Вечером 19 ноября 1918 года, на следующий день после омского переворота и своего прихода к власти, Колчак вызвал к себе Андогского и предложил ему пост начальника штаба Ставки. Выбор в пользу Андогского, вероятно, был бы более удачным, чем последовавшее вскоре назначение печально известного полковника (с января 1919 года – генерал-майора) Дмитрия Антоновича Лебедева, которого и современники, и исследователи не без оснований обвиняют в некомпетентности и на которого возлагают ответственность за провал весеннего наступления колчаковских армий в 1919 году.

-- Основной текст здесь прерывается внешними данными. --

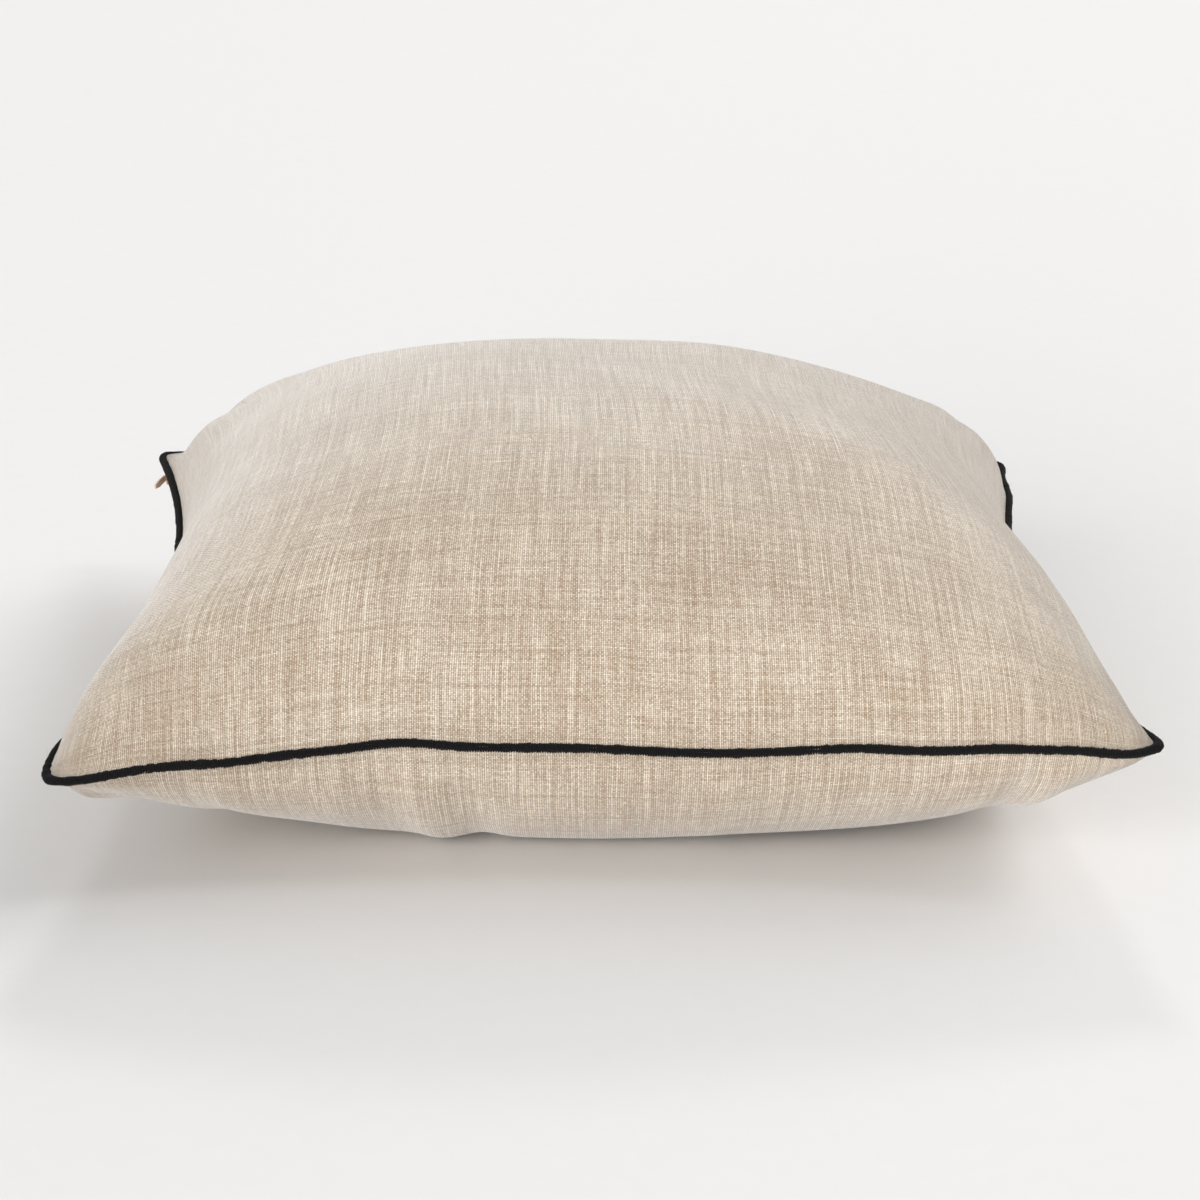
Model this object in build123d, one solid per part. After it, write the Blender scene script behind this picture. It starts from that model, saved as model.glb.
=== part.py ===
from build123d import *
import math
import os

# Square knife-edge floor cushion: a zipped linen cover over a stuffed insert.
# Origin at the bottom centre on the floor, +X to the right, +Y to the back, +Z up. Millimetres.

# Cover outline, at the cut edge of the fabric
WIDTH = 575.0  # corner to corner along X
DEPTH = 573.0  # corner to corner along Y
SIDE_SAG = 38.0  # how far each seam bows inwards at its middle
CORNER_RADIUS = 9.0
SEAM_Z = 78.0  # height of the seam above the floor
CROWN_Z = 222.0  # height of the top panel's highest point
BELLY_DROP = 112.0  # how deep the bottom panel would hang below the seam with no floor under it

# Cloth
LINEN = 1.2  # thickness of the cover linen
FLANGE = 4.5  # flat margin of each panel that the edging wraps
EAR_INSET = 17.0  # flat ear at each corner, along the diagonal, before the panel starts to swell
LAYER_GAP = 0.5  # clearance between one layer and the next
CASING = 0.6  # thickness of the insert's cotton casing
INSERT_SIDE_GAP = 3.2  # room at the side, behind the zip

# Edging yarn
YARN = 1.35  # thickness of the wrapped yarn
EDGING_BITE = 4.2  # how far the edging reaches in from the cut edge
EDGING_ROUND = 2.0
CLOTH_PLAY = 0.05  # looseness between pieces sewn together

# Zip
ZIP_LENGTH = 520.0
COIL = 2.2  # each coil row, high and deep
COIL_GAP = 1.3  # slot between the two rows, for the slider's post
CHAIN_DROP = 7.0  # chain centre below the seam
TAPE = 0.6
TAPE_BELOW = 8.0  # how far the lower tape reaches below the chain centre
STOP_LENGTH = 2.0

# Slider and pull
SLIDER_LENGTH = 9.0
SLIDER_HEIGHT = 7.6
PLATE = 1.2
POST_LENGTH = 3.0
POST_THICK = 0.7
RUN_GAP = 0.3  # clearance round the chain
PARK_INSET = 8.0  # slider centre from the closed end of the zip
BRIDGE_HALF = 2.6
BRIDGE_RISE = 1.5
BRIDGE_BAR = 0.8
BRIDGE_WIDE = 1.0
PULL_PIN = 0.5  # radius of the pull's end bar
PULL_LENGTH = 21.0
PULL_THICK = 1.1
PULL_ROOT = 3.4
PULL_WIDE = 4.6
PULL_ANGLE = 25.0  # how far the pull stands off the chain at rest

# Sewing
STITCH_LENGTH = 3.0
STITCH_GAP = 1.0
THREAD = 0.35
STITCH_DROP = 6.0  # stitches below the chain centre

# Control net of the swelling: relative place and lift of seven control points across the cushion
NET = 6
NET_PLACE = [-1.0, -0.994, -0.48, 0.0, 0.48, 0.994, 1.0]
NET_LIFT = [0.0, 0.541, 1.439, 0.719, 1.439, 0.541, 0.0]
TALL = 400.0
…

Андогский был критически настроен к прежней Ставке генерала Болдырева. Он, в частности, заявлял в октябре 1918 года: «Неустойчивость во взглядах, случайность работ – вот характер деловой части Ставки. Черты эти проглядывают во всем». По всей видимости, у генерала было собственное видение необходимых военных преобразований, которые он мог претворить в жизнь в случае назначения.

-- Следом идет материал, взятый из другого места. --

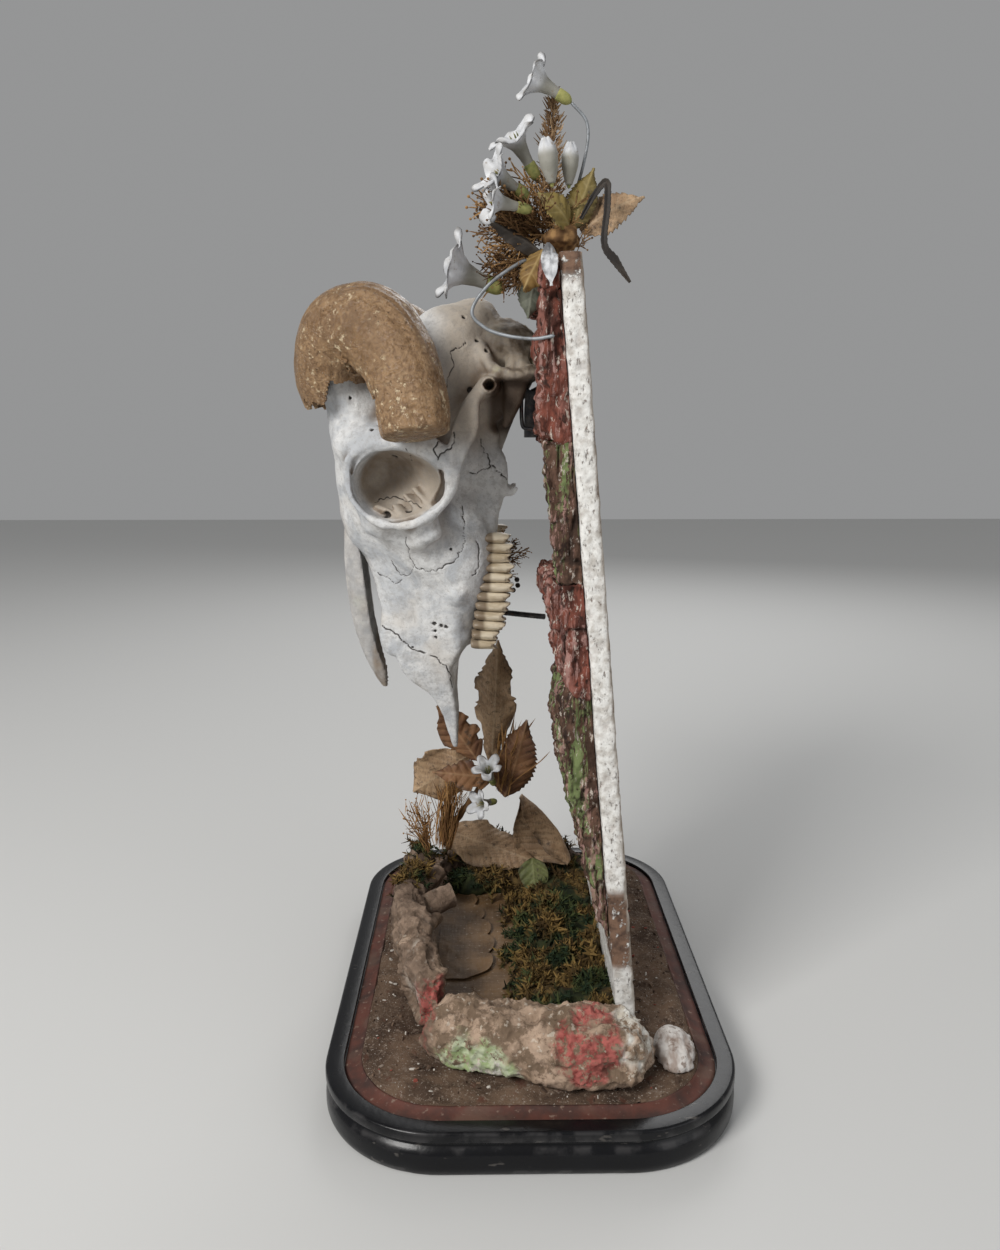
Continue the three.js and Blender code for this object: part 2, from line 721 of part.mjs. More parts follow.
// ---------------------------------------------------------------- bunch at the board's head
const BUNCH_Y = -62;
const knot = ball([13, BUNCH_Y, 407], [8, 9, 6.5], 0, 10, 8);
bunch(
  [
    ["top_knot", knot, brownLeaf],
    [
      "top_leaf_olive",
      leaf([16, -66, 411], [3, -72, 423], 17, { normal: [0.3, -1, 0.5], bow: 3 }),
      oliveLeaf,
    ],
    ["top_leaf_upright", leaf([18, -60, 411], [27, -62, 436], 14, { cup: 2 }), oliveLeaf],
    [
      "top_leaf_broad",
      leaf([25, -54, 411], [50, -58, 425], 19, { normal: [0.1, -0.8, 0.6], bow: 3 }),
      tanLeaf,
    ],
    [
      "top_leaf_hanging",
      bar(
        [
          [21, -70, 410, 0.6, 1.6],
          [30, -74, 429, 0.6, 2.6],
          [32, -75, 418, 0.6, 2.6],
          [31, -75, 403, 0.6, 3],
          [36, -74, 396, 0.6, 2.4],
          [43, -73, 389.5, 0.6, 1],
        ],
        { sides: 6, steps: 12, tip: 0.1 },
      ),
      darkLeaf,
    ],
    [
      "top_leaf_yellow",
      leaf([5, -66, 402], [-4, -72, 384], 14, { normal: [-0.3, -1, 0.3], cup: 2 }),
      oliveLeaf,
    ],
    [
      "top_leaf_dark",
      leaf([4, -56, 403], [-18, -58, 414], 11, { normal: [0.4, -1, 0.4], cup: 2 }),
      darkLeaf,
    ],
    ["top_leaf_grey", leaf([2, -52, 396], [-1, -50, 374], 14, { cup: 1.5 }), greenLeaf],
    [
      "top_plume",
      bar([[8, -56, 412, 3, 3], [8.5, -55, 436, 6, 5.5], [9.5, -54, 466, 2, 2]], { sides: 7, steps: 5 }),
      dryGrass,
    ],
    ["top_spray_left", spray([6, -60, 410], [-0.85, 0.1, 0.45], 32, 0.75, 10), dryGrass],
    ["top_spray_low", spray([3, -52, 398], [-0.95, 0.2, -0.15], 24, 0.6, 6), dryGrass],
    ["flower_high", flower([15.5, -62, 464.5], [-1, -64, 473.5], 10), petal],
    [
      "flower_high_stem",
      round(
        [[16.6, -62, 464], [24, -62, 455], [23, -62, 440], [15.5, -60, 414]],
        0.7,
        { sides: 5, steps: 8 },
      ),
      greyWire,
    ],
    ["flower_upper", flower([2, -58, 434], [-10, -64, 452], 10.5), petal],
    ["flower_middle", flower([-3, -68, 424], [-19, -76, 433], 10), petal],
    ["flower_low", flower([-2, -74, 417], [-20, -80, 420], 9), petal],
    ["flower_bud_front", flower([8, -73, 428], [5, -75, 446], 4.5), petal],
    ["flower_bud_back", flower([16, -66, 429], [16.5, -68, 446], 4), petal],
    ["flower_side", flower([-14, -52, 387], [-38, -58, 396], 14.5), petal],
    ["petal_hanging", leaf([6, -84, 402], [7.5, -86, 384], 9), petal],
    [
      "flower_side_wire",
      round(
        [
          [4, -60, 400], [-6, -66, 396], [-20, -68, 386], [-27, -68, 375],
          [-21, -69, 368], [-12, -72, 364.5], [0, -79, 362.5], [9.5, -82, 363.6],
        ],
        0.8,
        { sides: 6, steps: 16 },
      ),
      greyWire,
    ],
  ],
  [board, upperBlock, topStrip],
);

// ---------------------------------------------------------------- bunch under the nose
bunch(
  [
    [
      "low_stalk",
      round([[-46, 62, 60], [-40, 50, 84], [-24, 42, 110]], 2.2, { sides: 6, steps: 5 }),
      brownLeaf,
    ],
    ["low_leaf_strip", leaf([-18, 40, 122], [-14, 30, 203], 20, { bow: 4, cup: 2 }), tanLeaf],
    ["low_leaf_tip", leaf([-26, 36, 128], [-50, 30, 164], 24, { bow: -2, cup: 3 }), brownLeaf],
    ["low_leaf_triangle", leaf([-30, 52, 126], [-66, 48, 104], 34, { fullness: 1.3 }), tanLeaf],
    [
      "low_leaf_brown",
      leaf([-17, 34, 118], [-53, 28, 124], 18, { normal: [0, -1, 0.4], bow: 3 }),
      brownLeaf,
    ],
    ["low_leaf_red", leaf([-10, 38, 104], [3, 32, 154], 28, { bow: 3, cup: 2 }), brownLeaf],
    ["low_flower_upper", flower([-17, 30, 116], [-21, 20, 131], 8), petal],
    ["low_flower_lower", flower([-16, 32, 104], [-27, 22, 106], 8), petal],
    ["low_grass_tuft", spray([-47, 44, 72], [0.1, 0, 1], 42, 0.24, 8), dryGrass],
    ["low_grass_stalks", spray([-58, 50, 64], [-0.25, 0, 1], 40, 0.22, 6), dryGrass],
    [
      "low_leaf_large",
      leaf([-52, 88, 62], [10, 74, 46], 26, { normal: [0, -0.7, 0.7], bow: 2, cup: 2 }),
      tanLeaf,
    ],
    ["low_leaf_folded", leaf([34, 80, 50], [8, 88, 84], 30, { normal: [-0.3, -1, 0.2], cup: -5 }), tanLeaf],
    ["low_leaf_green", leaf([6, 66, 50], [8, 60, 36], 14, { normal: [0, -1, 0.3] }), greenLeaf],
  ],
  [leftWall, backWall, mossBank, board],
);

export default group;
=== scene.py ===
# %% [markdown]
# # A mounted ram's skull
# A lesson in building one weathered object: a ram's skull that hangs nose down in front of a
# relief board, over a black moulded plinth with a small pond, moss, dried leaves and cloth
# flowers. The CAD model is loaded first as a fixed frame. It has every piece in its real place,
# so the pieces made here only have to look like bone, horn, paper, moss and cloth.

import math
from contextlib import contextmanager

import bpy
import numpy as np
import openvdb
from mathutils import Matrix, Vector
from mathutils.bvhtree import BVHTree


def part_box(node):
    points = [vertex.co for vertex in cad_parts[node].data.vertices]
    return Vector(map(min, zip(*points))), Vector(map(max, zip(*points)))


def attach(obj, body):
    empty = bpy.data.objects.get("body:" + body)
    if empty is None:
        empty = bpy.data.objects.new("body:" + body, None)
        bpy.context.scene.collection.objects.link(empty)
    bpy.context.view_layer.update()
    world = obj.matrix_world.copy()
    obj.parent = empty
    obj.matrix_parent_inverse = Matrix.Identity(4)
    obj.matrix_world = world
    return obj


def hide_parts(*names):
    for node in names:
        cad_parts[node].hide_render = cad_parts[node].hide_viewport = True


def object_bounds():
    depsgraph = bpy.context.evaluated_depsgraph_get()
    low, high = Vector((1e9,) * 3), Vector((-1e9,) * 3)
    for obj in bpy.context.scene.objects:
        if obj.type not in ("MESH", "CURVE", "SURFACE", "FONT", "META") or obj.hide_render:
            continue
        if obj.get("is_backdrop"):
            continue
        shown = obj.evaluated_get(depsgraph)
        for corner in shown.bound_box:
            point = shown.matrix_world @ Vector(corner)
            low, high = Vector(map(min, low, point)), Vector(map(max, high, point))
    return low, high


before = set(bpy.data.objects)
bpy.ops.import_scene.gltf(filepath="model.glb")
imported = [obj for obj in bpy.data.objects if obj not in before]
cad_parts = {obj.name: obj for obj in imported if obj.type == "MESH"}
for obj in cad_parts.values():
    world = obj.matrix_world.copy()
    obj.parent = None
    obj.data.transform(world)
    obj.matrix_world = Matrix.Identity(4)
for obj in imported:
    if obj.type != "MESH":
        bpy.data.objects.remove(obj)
MM = 0.001
cad_low, cad_high = (list(corner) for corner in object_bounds())
print("CAD box", [round(v, 3) for v in cad_low], [round(v, 3) for v in cad_high])

# %% [markdown]
# ## Small helpers
# Every piece is finished the same way: its modifiers are applied, its place goes into its mesh,
# and it rides on the one body of this still model. The helpers are kept short, so that each
# step below reads as the moves that a modeller would make by hand.


# %% Helpers for objects
def deselect():
    if bpy.context.object and bpy.context.object.mode == "EDIT":
        bpy.ops.object.mode_set(mode="OBJECT")
    bpy.ops.object.select_all(action="DESELECT")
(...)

Однако Колчак как новичок на военно-политическом олимпе Востока России не взял на себя ответственность за единоличное и непопулярное решение, связанное с назначением на ключевую должность офицера, сотрудничавшего с большевиками. И хотя доказательств того, что Андогский активно работал на большевиков, а не руководствовался благой целью сохранить академию от развала и уничтожения, у его недоброжелателей не было, самим фактом своей службы у красных генерал был безнадежно скомпрометирован в глазах командного состава антибольшевистских сил.

Позицию Колчака характеризует его телеграмма от 2 декабря 1918 года, разосланная в 29 адресов:

Прошу совершенно секретно сообщить мне Ваше откровенное мнение о генерале Андогском, н[ачальни]ке академии Генерального штаба, ввиду распространенных слухов о его пребывании под властью большевиков и вынужденном участии в качестве эксперта при заключении Брестского мира и находите ли Вы возможным назначение его на должность н[ачальни]ка штаба главковерха [в] настоящее чрезвычайно сложное время. Для меня крайне важно знать совершенно откровенное мнение н[ачальни]ков, ответ на мое имя для личного моего расшифрования.